I think some elements of the final rules require some clarification, and perhaps additional guidance will come before the effective date.

Changes in Insurance Risk Factors

Yelena Dunaevsky: From a risk perspective, directors and officers (D&O) insurance underwriters who have been in the market for a long time have already adapted to what is needed.

The co-registrant bit will encourage more issuers and targets to consider whether the limits of insurance coverage they're getting are sufficient. The Investment Company Act guidance might spill into a new area of questions from insurance underwriters.

Anna Pinedo: There was a negative reaction from commenters to the Investment Company Act safe harbor. The legal profession was uniform in its view that SPACs can be distinguished clearly from investment companies and that there was no need for a safe harbor. So, that’s one area where the SEC did consider commenters' views, and it came back with guidance.

The guidance looks at some factors previously articulated in case law relating to Investment Company Act status.

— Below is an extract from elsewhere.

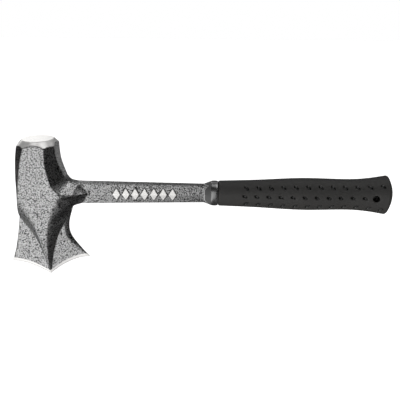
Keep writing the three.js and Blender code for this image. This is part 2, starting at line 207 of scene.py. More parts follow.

It's comforting that the factors are consistent with prior articulations of what's relevant in the case of evaluating whether something is or isn't an investment company.

And I suspect that law firms will probably be asked to give a no Investment Company Act opinion as an element of transactions going forward.

What About Enforcement?

Anna Pinedo: As we've said, the disclosure requirements aren't surprising. However, the disclosures are detailed regarding SPAC sponsor conflicts of interest, dilution, sponsor compensation, and various sensitivity tables.

The SEC asks for this kind of data to be presented in a more standardized way, which may provide more narrative discussion for others to focus on and take apart if they want.

Yelena Dunaevsky: Overall, the new rules are not a disaster. The market has already adapted and acted upon them for the most part.

From the enforcement statistics perspective, we are not seeing a huge change from previous years. There were some actions against individuals and advisors in 2023, which we hadn't seen previously, but not in significant numbers.

I'm not anticipating more enforcement unless the SEC is out to get SPACs on these new requirements of organizing their disclosure in certain ways and SPAC teams don’t adhere to them. We’ll have to see how that goes.

Since the rules came out, we have not seen a change in the appetite for companies to go public through a SPAC or for the advisors to get involved in the market. Since the beginning of 2024, we've seen an uptick in initial public offering (IPO) filings and additional transactions closed. We've seen an appetite for new filings.

Anna Pinedo: I think the SPAC market is mainly dependent on the broader macroeconomic environment. And there is pent-up demand, with a low number of deals in 2023 and a modest number of deals in 2022.

We anticipated much of what's in these final rules, and the correction was built into the existing practices.